Characterizing Primary Dendritic Microstructures to Quantify the Processing-structure-property Relationship in Single Crystal Nickel Based Superalloys
Tschopp, M. A., Oppedal, A. L., Miller, J. D., Groeber, M. A., Rosenberger, A. H., & Solanki, K.N. (2013). Characterizing Primary Dendritic Microstructures to Quantify the Processing-structure-property Relationship in Single Crystal Nickel Based Superalloys. In Jian-Yang Hwang, Chengguang Bai, John Carpenter, Shadia J. Ikhmayies, Bowen Li, Sergio Neves Montiero, Zhiwei Peng, and Mingming Zhang (Eds.), Characterization of Minerals, Metals, and Materials 2013. San Antonio, TX: TMS (The Minerals, Metals & Materials Society). 299-310.

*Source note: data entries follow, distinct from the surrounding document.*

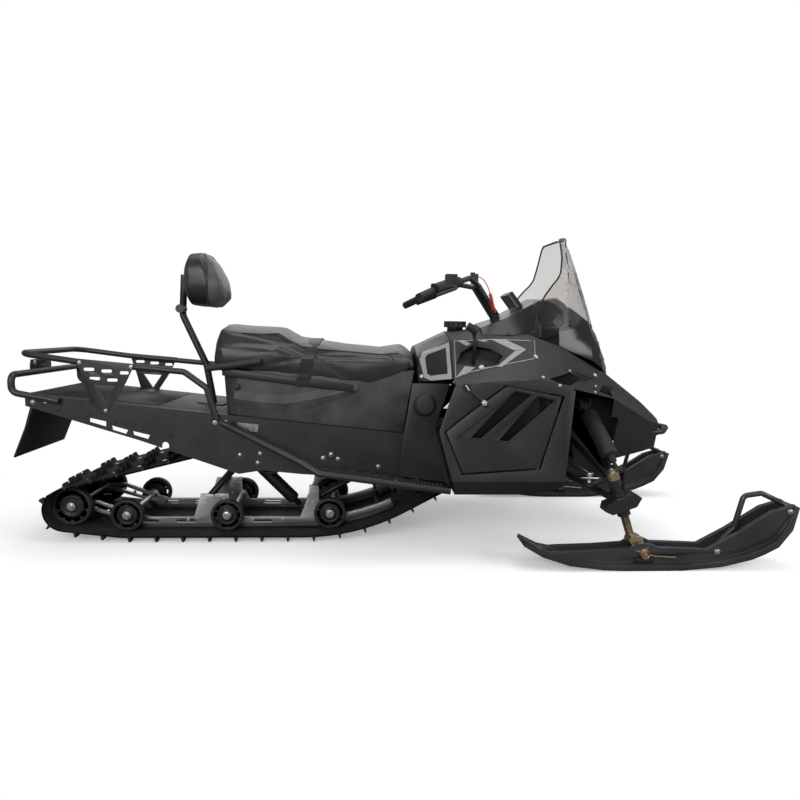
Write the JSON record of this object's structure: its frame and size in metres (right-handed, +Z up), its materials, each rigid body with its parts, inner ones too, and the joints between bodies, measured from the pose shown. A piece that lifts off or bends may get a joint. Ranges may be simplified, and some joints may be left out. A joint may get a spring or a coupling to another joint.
{
  "type": "utility snowmobile",
  "caption": "Long-track utility snowmobile with two steered skis, two-up seat, backrest, cargo rail, windshield and hinged side panels.",
  "frame": {"origin": "middle of the footprint on the snow, under the machine", "axes": "+X to the nose, +Y to the rider's left, +Z up"},
  "size_m": [3.006, 1.13, 1.256],
  "materials": {
    "plastic": "moulded black plastic, fine grain",
    "gloss": "dark glossy plastic",
    "frame": "satin black powder coat",
    "aluminium": "extruded and milled",
    "steel": "zinc plated and turned",
    "rubber": "moulded rubber",
    "seat_vinyl": "coated seat cloth",
    "clear": "light smoke polycarbonate",
    "webbing": "woven strap",
    "red": "red coiled lanyard"
  },
  "bodies": {
    "chassis": {"tunnel": "frame", "running_boards": "frame", "belly_shell": "plastic", "knee_cover": "plastic", "hood": "plastic", "nose_cone": "plastic", "bulkhead": "frame", "engine": "aluminium", "lamp_pod": "gloss", "windshield": "clear", "console": "plastic", "tank_cover": "plastic", "fuel_cap": "plastic", "seat": "seat_vinyl", "seat_base": "plastic", "seat_strap": "webbing", "seat_trim": "plastic", "rack_tubes": "frame", "rack_plates": "frame", "tail_light": "gloss", "rear_bumper": "frame", "mud_flap": "rubber", "tow_hitch": "frame", "backrest_post": "frame", "backrest_pad": "seat_vinyl", "grab_handles": "rubber", "slide_rails": "aluminium", "slide_shoes": "plastic", "rail_arms": "frame", "rail_shocks": "steel", "wheel_axles": "steel", "idler_wheels": "rubber", "rail_wheels": "rubber", "carrier_wheels": "rubber", "drive_axle": "plastic", "track": "rubber", "front_bumper": "frame", "front_arms": "frame", "front_shocks": "steel", "steering_post": "steel", "gear_lever": "plastic"},
    "steering": {"handlebar": "frame", "hand_grips": "rubber", "stop_switch": "plastic", "stop_lanyard": "red"},
    "tie_rod_link": {"tie_rods": "steel"},
    "spindle_right": {"spindle_right": "steel"},
    "spindle_left": {"spindle_left": "steel"},
    "ski_right": {"ski_right": "plastic"},
    "ski_left": {"ski_left": "plastic"},
    "door_right": {"door_right": "plastic", "latch_right": "rubber"},
    "door_left": {"door_left": "plastic", "latch_left": "rubber"}
  },
  "joints": [
    {"name": "handlebar_turn", "type": "hinge", "parent": "chassis", "child": "steering", "pos_m": [0.448, 0, 0.907], "axis": [-0.5591, 0, 0.8291], "range_deg": [-35, 35]},
    {"name": "tie_rod_slide", "type": "slide", "parent": "chassis", "child": "tie_rod_link", "axis": [0, 1, 0], "range_m": [-0.043, 0.043]},
    {"name": "spindle_right_turn", "type": "hinge", "parent": "chassis", "child": "spindle_right", "pos_m": [0.883, -0.49, 0.085], "axis": [-0.3302, 0, 0.9439], "range_deg": [-30.2, 30.2]},
    {"name": "ski_right_rock", "type": "hinge", "parent": "spindle_right", "child": "ski_right", "pos_m": [0.911, -0.49, 0.055], "axis": [0, -1, 0], "range_deg": [-8, 15]},
    {"name": "door_right_swing", "type": "hinge", "parent": "chassis", "child": "door_right", "pos_m": [0.53441, -0.42448, 0.37199], "axis": [0.3112, 0.1117, 0.9438], "range_deg": [0, 70]},
    {"name": "spindle_left_turn", "type": "hinge", "parent": "chassis", "child": "spindle_left", "pos_m": [0.883, 0.49, 0.085], "axis": [-0.3302, 0, 0.9439], "range_deg": [-30.2, 30.2]},
    {"name": "ski_left_rock", "type": "hinge", "parent": "spindle_left", "child": "ski_left", "pos_m": [0.911, 0.49, 0.055], "axis": [0, -1, 0], "range_deg": [-8, 15]},
    {"name": "door_left_swing", "type": "hinge", "parent": "chassis", "child": "door_left", "pos_m": [0.53441, 0.42448, 0.37199], "axis": [-0.3112, 0.1117, -0.9438], "range_deg": [0, 70]}
  ],
  "couplings": [
    {"joint": "spindle_right_turn", "follows": "handlebar_turn", "ratio": 0.857},
    {"joint": "spindle_left_turn", "follows": "handlebar_turn", "ratio": 0.857},
    {"joint": "tie_rod_slide", "follows": "handlebar_turn", "m_per_rad": -0.0684}
  ]
}
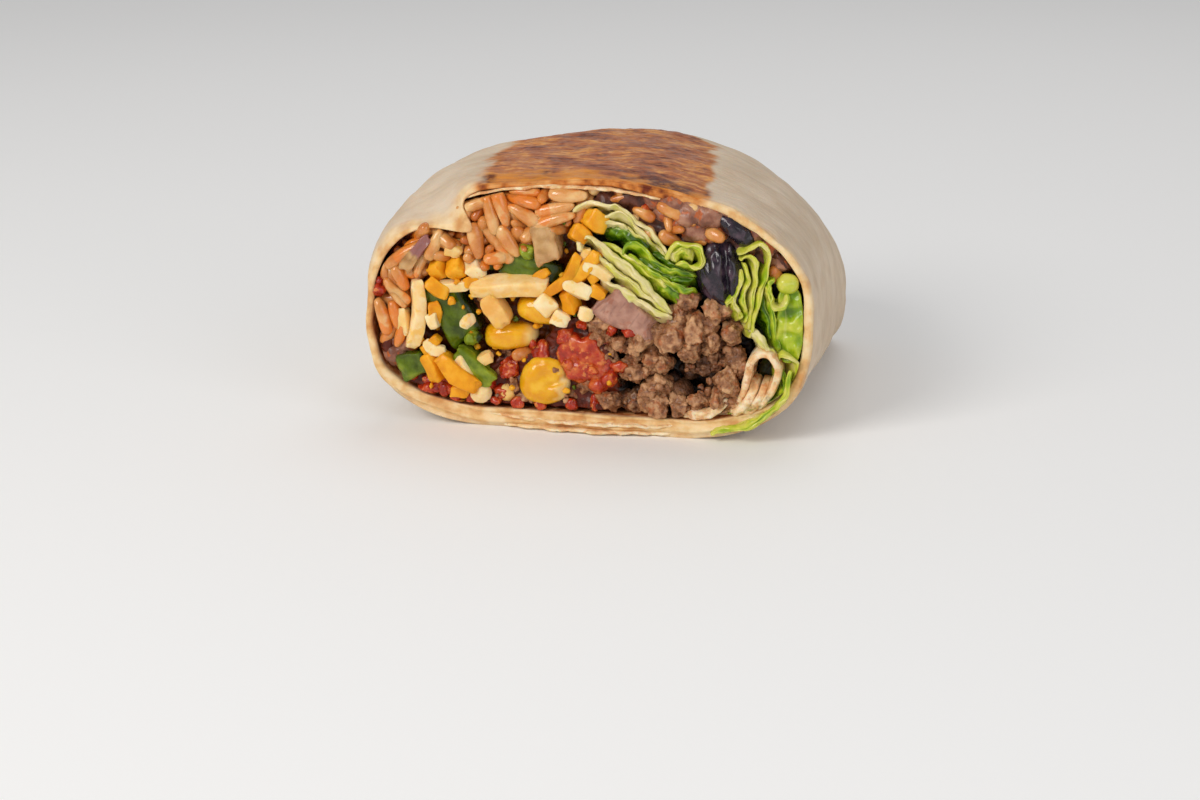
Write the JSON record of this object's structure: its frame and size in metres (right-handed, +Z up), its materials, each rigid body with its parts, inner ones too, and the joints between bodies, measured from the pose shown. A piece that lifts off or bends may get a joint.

Characterizing the spacing of primary dendrite arms in directionally-solidified microstructures is an important step for developing process-structure-property relationships by enabling the quantification of (i) the influence of processing on microstructure and (ii) the influence of microstructure on properties. The research objective herein is to evaluate the capability of various conventional approaches, as well as new or modified approaches, for spatial point pattern analysis with application to characterizing experimental dendritic microstructures. Both computer-generated and experimental dendritic microstructures are used for this analysis along with numerous techniques based on the nearest neighbor spacing, Voronoi tessellation, Delaunay triangulation, or graph theory. Comparison of new metrics with traditional primary dendrite arm spacing metrics will also be discussed for both local and global measures. The current methods investigated will supply information of local spacing and coordination number while addressing edge effects, parameter sensitivity, and correlation with interdendritic features, thus providing insight into how processing affects properties.